Federal regulations for smog-causing pollutants still uncertain

by

comment

For decades, New York has had more stringent emissions regulations than other states. It’s been state government’s way of trying to improve air quality.

But air moves, which complicates such efforts. Emissions from other states will drift in to New York, making their pollution this state’s problem. Former Attorney General Eliot Spitzer sued Midwestern power producers because pollution from their coal-fired plants was drifting into New York and degrading the state’s air quality. Attorney General Eric Schneiderman has pursued similar legal action.

The Environmental Protection Agency is trying to regulate some of the interstate pollution, particularly sulfur dioxide and nitrogen oxide. But courts keep ruling against the regulations; most recently a federal appeals court struck down the EPA’s Cross-State Air Pollution Rule. As an article in the New York Times notes, the EPA’s rule creates a trading system that would let the states buy and sell pollution credits as a way to drive down the smog-causing emissions. In its ruling, the court said that EPA exceeded its authority.

In a statement responding to the decision, the American Lung Association urged the EPA to appeal the decision. The decision “creates additional unnecessary and conflicting hurdles that delay life-saving protections from millions of tons of sulfur dioxide and nitrogen dioxide pollution,” the past chair of the association’s national board of directors, Dr. Albert Rizzo, said in the statement.

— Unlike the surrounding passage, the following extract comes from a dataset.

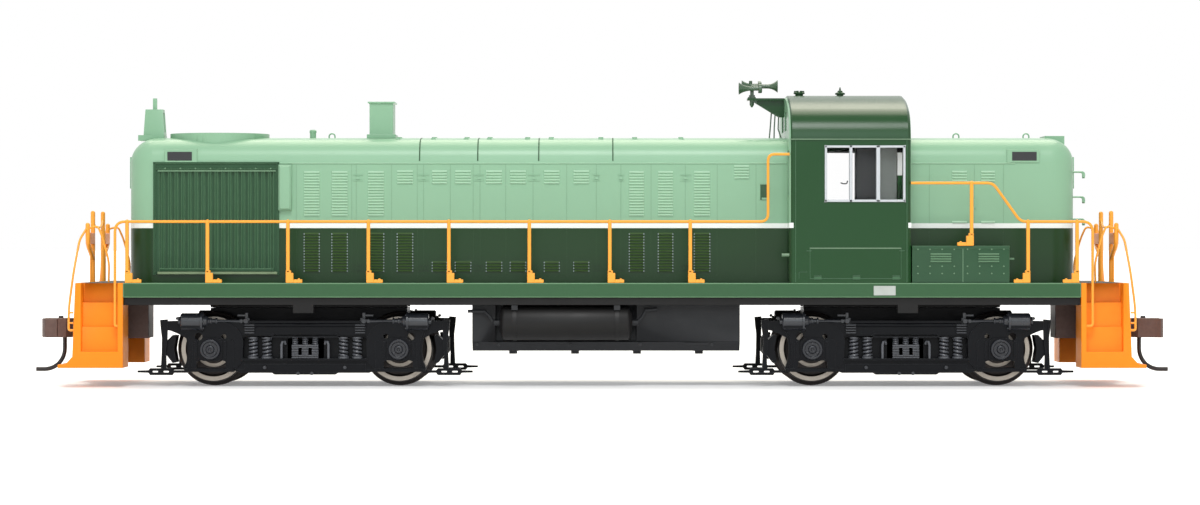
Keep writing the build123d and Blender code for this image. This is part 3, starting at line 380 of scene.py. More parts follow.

In a saner political climate, Congress might intervene with a legislative fix. But Congress is polarized over myriad issues, including emissions regulations, so that won’t happen for now. If the EPA drafts a new regulatory scheme, it will almost certainly face court challenges. That means more cost and more regulatory uncertainty. Previous EPA regulations, which a court ruled must be replaced, will remain in place for now.